- The GOP effort to “expunge” Trump’s impeachments is literally an attempt to rewrite history.
- Under the laws against critical race theory being taught in schools in Florida and Texas, teachers would not be able to address their students’ questions about the Buffalo massacre. They would not be allowed to address anything relating to race, including condemning the people who murder based on race.
- White conservatives are scared about becoming the minority in the US because their biggest fear is that the minorities will treat them like they’ve treated minorities their entire lives.
- Virtually every GOP candidate for federal office will air a commercial of himself firing an assault rifle at “legislation” they don’t like as if that’s a rational act, and they wonder why their followers eventually turn their guns on people they don’t like.
- Does anybody really like Bit O’Honeys? What about Mary Janes? I mean, besides dentists.
- I’m not saying all people who invoke Donald Trump in this election are racists; I’m saying racists will always invoke Donald Trump and seek his support.
- There are 27 state Secretaries of State seats that will be filled in the midterm election. Of those state races, 14 of them have GOP nominees/leading candidates that promote Trump’s Big Lie. In Pennsylvania, if Mastriano wins, he’ll appoint one to that state’s office. If even half of them get into office, the 2024 election may be the last election as we’ve known it in the United States.
- Gunsplainer: “You cannot infringe on when and where I can carry my gun.” Me: “Scalia said differently in Heller.” Gunsplainer: “HE DID NOT!” Me: [quotes Page 2 of Heller in which Scalia explicitly states that gun regulations about when and where you can carry a gun are legal.] Gunsplainer: “THAT’S NOT WHAT HE MEANT!!!!”

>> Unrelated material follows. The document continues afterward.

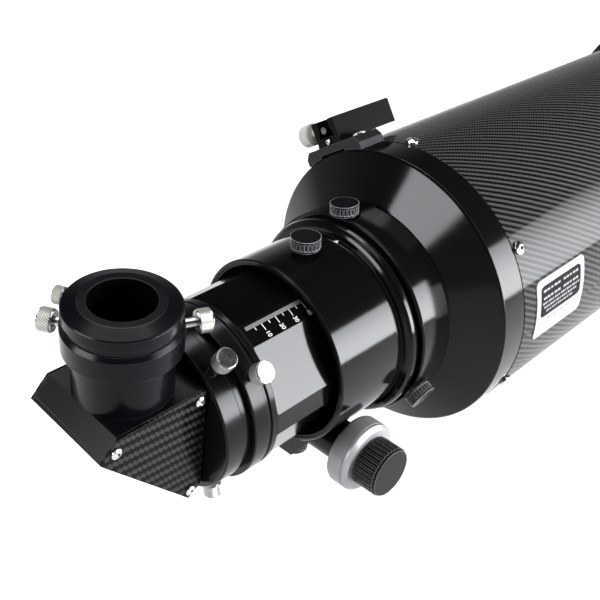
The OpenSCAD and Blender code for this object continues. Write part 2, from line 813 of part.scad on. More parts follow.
// Half ring above or below the split
module half_ring(x, up) {
    side = up ? 1 : -1;
    translate([x, 0, 0]) difference() {
        tube_x(-ring_w / 2, ring_w / 2, ring_r, up ? ring_in : tube_r);
        translate([-ring_w, -200, up ? -200 : -0.2]) cube([2 * ring_w, 400, 200.2]);
    }
    translate([x - ring_w / 2, -126, up ? 0 : -9.2]) difference() {
        cube([ring_w, 24, 9.2 - (up ? 0 : 0.2)]);
        translate([ring_w / 2, 126 + clamp_y, -5]) cylinder(h = 20, r = 3.1);
        translate([-1, 126, up ? 0 : 9.2]) along_x() cylinder(h = ring_w + 2, r = tube_r + 6);
    }
    if (!up) {
        translate([x - ring_w / 2, -30, foot_z]) difference() {
            cube([ring_w, 60, 20]);
            translate([-1, 30, -foot_z]) along_x() cylinder(h = ring_w + 2, r = tube_r + 6);
        }
    }
    if (up) {
        translate([x - ring_w / 2, -22, ring_r - 6]) difference() {
            cube([ring_w, 44, 10]);
            translate([-1, 22, 6 - ring_r]) along_x() cylinder(h = ring_w + 2, r = tube_r + 6);
        }
    }
}

// Hinge knuckles on the +Y side: the lower half carries the outer two, the upper half the middle one
module knuckle(x, x0, x1, up) {
    translate([x + x0, 0, 0]) difference() {
        union() {
            translate([0, hinge_y, 0]) along_x() cylinder(h = x1 - x0, r = knuckle_r);
            translate([0, ring_r - 8, up ? 0.2 : -8]) cube([x1 - x0, hinge_y - ring_r + 8, 7.8]);
        }
        translate([-1, 0, 0]) along_x() cylinder(h = 50, r = tube_r + 6);
        if (up) translate([-1, hinge_y, 0]) along_x() cylinder(h = 50, r = 3.05);
    }
}

module knuckle_clearance(x, x0, x1) {
    translate([x + x0 - gap, hinge_y, 0]) along_x() cylinder(h = x1 - x0 + 2 * gap, r = knuckle_r + gap);
}

knuckle_cut = 3.3;

module ring_upper(x) {
    color("#17171a") on_axis() {
        difference() {
            half_ring(x, true);
            knuckle_clearance(x, -ring_w / 2 - 1, -knuckle_cut);
            knuckle_clearance(x, knuckle_cut, ring_w / 2 + 1);
            for (y = [-12, 12]) {
                translate([x, y, ring_r - 5]) cylinder(h = 20, r = 2.55);
            }
        }
        knuckle(x, -knuckle_cut + gap, knuckle_cut - gap, true);
    }
}

module ring_upper_rear() {
    ring_upper(bar_mid - ring_gap / 2);
}

module ring_upper_front() {
    ring_upper(bar_mid + ring_gap / 2);
}

module ring_lowers() {
    color("#17171a") on_axis() for (x = [bar_mid - ring_gap / 2, bar_mid + ring_gap / 2]) {
        difference() {
            half_ring(x, false);
            knuckle_clearance(x, -knuckle_cut + gap, knuckle_cut - gap);
            for (y = [-bolt_y, bolt_y]) {
                translate([x, y, foot_z - 1]) cylinder(h = 12, r = 3.03);
            }
        }
        knuckle(x, -ring_w / 2, -knuckle_cut, false);
        knuckle(x, knuckle_cut, ring_w / 2, false);
        translate([x - ring_w / 2, hinge_y, 0]) along_x() cylinder(h = ring_w, r = 3);
    }
}

module ring_knob(x) {
    color("#1f1f22") on_axis() translate([x, clamp_y, 9.2]) fluted_knob(3.2, 10, 14, 17, 18);
}

module ring_knob_rear() {
    ring_knob(bar_mid - ring_gap / 2);
}

module ring_knob_front() {
    ring_knob(bar_mid + ring_gap / 2);
}

module dovetail_bar() {
    thick = axis_height + foot_z;
    color("#19191c") difference() {
        translate([-bar_len / 2, 0, 0]) rotate([90, 0, 90]) linear_extrude(height = bar_len)
            polygon([[-bar_bottom_w / 2, 0], [bar_bottom_w / 2, 0], [bar_bottom_w / 2, 3], [bar_top_w / 2, 14],
                [bar_top_w / 2, thick], [-bar_top_w / 2, thick], [-bar_top_w / 2, 14], [-bar_bottom_w / 2, 3]]);
        for (x = [-ring_gap / 2, ring_gap / 2]) {
            for (y = [-bolt_y, bolt_y]) {
                translate([x, y, -1]) cylinder(h = 40, r = 3.3);
                translate([x, y, -1]) cylinder(h = 8, r = 5.6);
            }
        }
        for (x = [-60, 60]) {
            translate([x, 0, -1]) cylinder(h = 40, r = 3.3);
        }
    }
}

// Socket-head bolts that hold the rings on the bar
module bar_bolts() {
    color("#2a2a2c") for (x = [-ring_gap / 2, ring_gap / 2]) {
        for (y = [-bolt_y, bolt_y]) {
            translate([x, y, 1]) difference() {
                cylinder(h = 6, r = 5);
                translate([0, 0, -1]) cylinder(h = 4, r = 2.9, $fn = 6);
            }
            translate([x, y, 6.9]) cylinder(h = 18, r = 3);
        }
    }
}

main_tube();
rear_cell();
tube_screws();
baffles();
objective_cell();
lens_front();
lens_middle();
lens_rear();
retaining_ring();
shield_felt();
label_plate();
finder_base();
finder_screws();
finder_shoe();
finder_thumbscrew();
rotator();
rotator_knob_top();
rotator_knob_near();
rotator_knob_far();
focuser_body();
rear_bezel();
focuser_bearings();
drawtube_lock_knob();
pinion_housing();
housing_screws();
tension_knob();
pinion();
coarse_knob_near();
coarse_knob_far();
fine_knob();
drawtube();
rack();
end_ring();
end_ring_screw();
end_ring_screw_low();
collar();
collar_screw_near();
collar_screw_far();
collar_clamp_ring();
diag_body();
diag_nose();
diag_mirror();
diag_cover();
side_plates();
side_plate_screws();
eyepiece_holder();
holder_clamp_ring();
holder_screw_front();
holder_screw_rear();
eyepiece_adapter();
adapter_screw();
dew_shield();
shield_lock_screw();
ring_lowers();
ring_upper_rear();
ring_upper_front();
ring_knob_rear();
ring_knob_front();
dovetail_bar();
bar_bolts();
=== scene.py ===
import math
import bpy
import bmesh
from mathutils import Matrix, Vector


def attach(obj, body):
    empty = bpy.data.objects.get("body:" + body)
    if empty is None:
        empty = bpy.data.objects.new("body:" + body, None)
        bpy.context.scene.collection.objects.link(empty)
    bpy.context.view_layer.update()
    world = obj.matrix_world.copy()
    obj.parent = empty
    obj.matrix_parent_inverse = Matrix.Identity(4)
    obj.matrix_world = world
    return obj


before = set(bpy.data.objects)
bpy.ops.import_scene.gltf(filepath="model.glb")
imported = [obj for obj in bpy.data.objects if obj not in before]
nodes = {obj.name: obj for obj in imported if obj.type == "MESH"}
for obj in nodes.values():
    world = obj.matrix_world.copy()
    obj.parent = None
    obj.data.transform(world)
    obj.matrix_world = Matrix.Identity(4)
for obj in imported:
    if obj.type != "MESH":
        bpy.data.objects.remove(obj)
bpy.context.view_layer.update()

MM = 0.001
EYE_X = -0.720          # eyepiece axis along X
AXIS_Z = 0.128          # optical axis above the bar's underside
TURN = math.radians(6)  # the diagonal's turn about the optical axis
TUBE_R = 0.0933         # outside of the carbon tube
HEAD_R = 0.0056         # head of a usual thumbscrew
KNOB_R = 0.02195        # just inside the rim of the coarse knobs
BORE_R = 0.0163         # just outside the eyepiece bore
INDEX_R = 57.23         # mm, just above the front ring of the focuser body


def axis_point(x, y=0.0, z=0.0):
    """Millimetres from the eyepiece axis and the optical axis, to the row's frame."""
    return Vector((x * MM + EYE_X, y * MM, z * MM + AXIS_Z))


def around(angle):
    """Unit vector across the optical axis at an angle from +Y."""
    a = math.radians(angle)
    return Vector((0, math.cos(a), math.sin(a)))


DIAG = Matrix.Translation(axis_point(0)) @ Matrix.Rotation(TURN, 4, "X")

# (origin, direction) of the optical, eyepiece and pinion axes
X_AXIS = (axis_point(0), (1, 0, 0))
E_AXIS = (DIAG.translation, DIAG.to_3x3() @ Vector((0, 0, 1)))
P_AXIS = (axis_point(127.7, 0, -58), (0, -1, 0))


# ---------- shader helpers ----------

class Net:
    """A small builder for one material's nodes."""

    def __init__(self, name):
        self.mat = bpy.data.materials.new(name)
        self.mat.use_nodes = True
        self.nt = self.mat.node_tree
        self.nt.nodes.clear()
        self.out = self.nt.nodes.new("ShaderNodeOutputMaterial")
        self.bsdf = self.nt.nodes.new("ShaderNodeBsdfPrincipled")
        self.nt.links.new(self.bsdf.outputs[0], self.out.inputs[0])
        self._pos = None

    def new(self, kind, **props):
        n = self.nt.nodes.new(kind)
        for k, v in props.items():
            setattr(n, k, v)
        return n

    def put(self, sock, v):
        if isinstance(v, bpy.types.NodeSocket):
            self.nt.links.new(v, sock)
        elif v is not None:
            sock.default_value = v

    def set(self, **values):
        for k, v in values.items():
            name = k.replace("_", " ")
            if isinstance(v, (tuple, list)) and len(v) == 3:
                v = (*v, 1)
            self.put(self.bsdf.inputs[name], v)

    def pos(self):
        if self._pos is None:
            self._pos = self.new("ShaderNodeTexCoord").outputs["Object"]
        return self._pos

    def math(self, op, a, b=None, c=None, clamp=False):
        n = self.new("ShaderNodeMath", operation=op, use_clamp=clamp)
        for i, v in enumerate((a, b, c)):
            if v is not None:
                self.put(n.inputs[i], v)
        return n.outputs[0]

    def sep(self, v):
        n = self.new("ShaderNodeSeparateXYZ")
        self.put(n.inputs[0], v)
        return n.outputs[0], n.outputs[1], n.outputs[2]

    def comb(self, x, y, z):
        n = self.new("ShaderNodeCombineXYZ")
        for i, v in enumerate((x, y, z)):
            self.put(n.inputs[i], v)
        return n.outputs[0]

    def local(self, origin, z_axis):
        """Coordinates in a frame at origin whose +Z is z_axis: x, y, z, angle and radius sockets."""
        z = Vector(z_axis).normalized()
        q = z.to_track_quat("Z", "Y")
        m = q.to_matrix().transposed()
        sub = self.new("ShaderNodeVectorMath", operation="SUBTRACT")
        self.put(sub.inputs[0], self.pos())
        sub.inputs[1].default_value = tuple(origin)
        rows = []
        for i in range(3):
            d = self.new("ShaderNodeVectorMath", operation="DOT_PRODUCT")
            self.put(d.inputs[0], sub.outputs[0])
            d.inputs[1].default_value = tuple(m[i])
            rows.append(d.outputs["Value"])
        ang = self.math("ARCTAN2", rows[1], rows[0])
        rad = self.math("SQRT", self.math("ADD", self.math("MULTIPLY", rows[0], rows[0]),
                                          self.math("MULTIPLY", rows[1], rows[1])))
        return rows[0], rows[1], rows[2], ang, rad

    def noise(self, scale, detail=3, rough=0.55, vec=None, out="Fac"):
        n = self.new("ShaderNodeTexNoise")
        n.inputs["Scale"].default_value = scale
        n.inputs["Detail"].default_value = detail
        n.inputs["Roughness"].default_value = rough
        self.put(n.inputs["Vector"], vec if vec is not None else self.pos())
        return n.outputs[out]

    def ramp(self, fac, stops, interpolation="LINEAR"):
        n = self.new("ShaderNodeValToRGB")
        n.color_ramp.interpolation = interpolation
        els = n.color_ramp.elements
        while len(els) < len(stops):
            els.new(0.5)
        for e, (p, c) in zip(els, stops):
            e.position = p
            e.color = (c, c, c, 1) if isinstance(c, (int, float)) else (*c, 1)
        self.put(n.inputs[0], fac)
        return n.outputs[0]

    def mix(self, fac, a, b):
        n = self.new("ShaderNodeMix", data_type="RGBA")
        self.put(n.inputs[0], fac)
        self.put(n.inputs[6], (*a, 1) if isinstance(a, (tuple, list)) and len(a) == 3 else a)
        self.put(n.inputs[7], (*b, 1) if isinstance(b, (tuple, list)) and len(b) == 3 else b)
        return n.outputs[2]

    def lerp(self, fac, a, b):
        n = self.new("ShaderNodeMapRange")
        self.put(n.inputs[0], fac)
        n.inputs[3].default_value = a
        n.inputs[4].default_value = b
        return n.outputs[0]

    def bump(self, height, strength=0.3, distance=0.0002, normal=None):
        n = self.new("ShaderNodeBump")
        n.inputs["Strength"].default_value = strength
        n.inputs["Distance"].default_value = distance
        self.put(n.inputs["Height"], height)
        if normal is not None:
            self.put(n.inputs["Normal"], normal)
        return n.outputs[0]

    def rounded(self, radius=0.0005):
        n = self.new("ShaderNodeBevel", samples=6)
        n.inputs[0].default_value = radius
        return n.outputs[0]

    def edge(self, radius=0.0006):
        """(1 on sharp edges and 0 on faces, the rounded normal)."""
        bev = self.rounded(radius)
        geo = self.new("ShaderNodeNewGeometry").outputs["Normal"]
        d = self.new("ShaderNodeVectorMath", operation="DOT_PRODUCT")
        self.put(d.inputs[0], bev)
        self.put(d.inputs[1], geo)
        bend = self.math("SUBTRACT", 1.0, d.outputs["Value"])
        return self.ramp(bend, [(0.02, 0.0), (0.25, 1.0)]), bev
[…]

- I don’t care who Elon Musk says he’s going to vote for. Ya know why? Because even though he has a few billion dollars more than me, his vote has the exact same power as mine.
- Two Democratic politicians had strokes last week. It was a story for about two news cycles. If those were Republicans, the House GOP would demand Congressional hearings to look into how Democrats caused this, and Fox would feature chyrons reading “Democrats poison Patriots” and “Why is AOC smiling? What does she know?”
- Elected Republicans are fond of calling Democrats “socialists,” “communists” and “globalists” (without actually understanding what those words mean). On the campaign trail, Democrats should call them what they are: fascists and autocrats.
- I have no sorrow or pity for Madison Cawthorn. He got the outcome he cultivated through his arrogant, obnoxious behavior. Like Boebert and Greene, if he had learned how to properly navigate the political landscape instead of intentionally carpet bombing it, he might have been able to have a career in DC, but no one–including himself–could control his baser impulses.
- MAGA 2024: Make America Garbage Again. … ‘cause everything Trump touches dies, sometimes twice.
- If Republicans want to repeal the Johnson Amendment, which prevents religious organizations from engaging in politics, it must include a revocation of churches’ tax free status. That will push many of these Cash for Jesus evangelicals to end their endorsement of the move because they value money over message.
- I’ve never had a trusted regular auto mechanic. I feel like I missed something by not being able to go to an old fashioned auto shop and say simply, “Hi, Bob, take care of her, okay?”
- I do not consider “hard” pretzels–the thick kind–to be junk food. The tiny thin ones, in any form (pretzel, grid, stick)? Yes, those are junk food. And Combos are an abomination that should be restricted to college campuses where they belong.
- Swear to fucking God, I’ve used expletives more this week than pretty much any week in my entire life. The troll toll is accumulating.
- Most iconic movie cars: The king is the DeLorean from Back to the Future. The other top ones: Herbie the Love Bug, the Bluesmobile, The Bandit’s Trans Am, Thelma & Louise’s T-Bird, and any of James Bond’s Aston Martins. I will not go near Christine. But the car I want is The Graduate’s Alfa Romeo Spider.
- Is it really Friday? It seems we’ve packed ten days into this week.